One of the professions behind the times is the law. According to the American Bar Association website, “Women make up 37% of practicing attorneys, even though they account for 50.8% of the U.S. population. Men still outnumber women in equity partner positions nearly five to one. Only 4.7% of practicing attorneys are Black, with about 10% of attorneys falling into other racial minority groups. Within the legal profession since 2010, representation of individuals in minority racial and ethnic groups combined has grown just 6%, the percentage of practicing Black attorneys has increased by less than 1%, and the percentage of women attorneys has only increased 4.6%.”
Some people in the next generation of attorneys find this unacceptable. At Wayne State University Law School, students created a campaign called, “Lawyers Look Like Me,” to help promote diversity in the legal profession.
Michelle Taylor is assistant director of Scholarships and Assessment, as well as chair of the Anti-Racism Working Group at Wayne State.
“It [Lawyers Look Like Me] was a 100% student-led initiative,” explained Taylor. “As staff, we supported it. We were so happy with how that turned out. The Diversity Student Council will spearhead it and it raises funds for educational events, such as speakers, conferences, competitions, etc.”
While there’s no one thing that will fix what is embedded in a culture, there is a financial carrot to dangle: If you want to be able to hire people in the future, DEI must be part of your conversations now.
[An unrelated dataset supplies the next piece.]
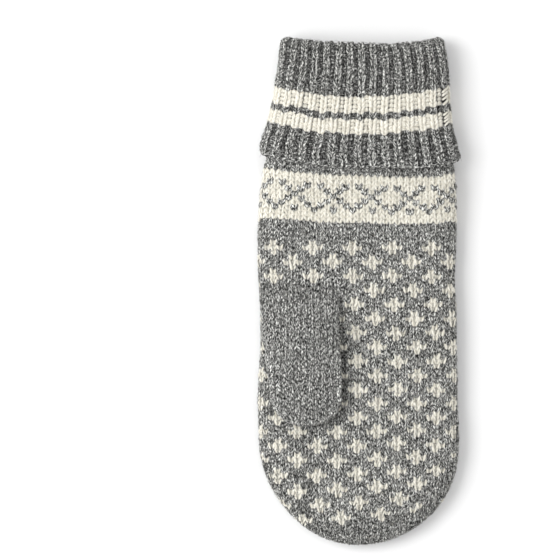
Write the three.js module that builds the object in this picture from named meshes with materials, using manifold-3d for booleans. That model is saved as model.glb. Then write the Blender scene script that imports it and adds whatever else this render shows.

“Organizations are beginning to understand that our world and the generations that are coming behind us are demanding diversity, equity and inclusion be an imperative instead of an option,” said King. “When we think about the values system of the Millennial generation, they are an inclusive, philanthropic generation. The next generation, Gen Z, will not work for your company if there is not inclusion, because they are the most diverse generation of them all. DEI will not be able to be pushed by the wayside.”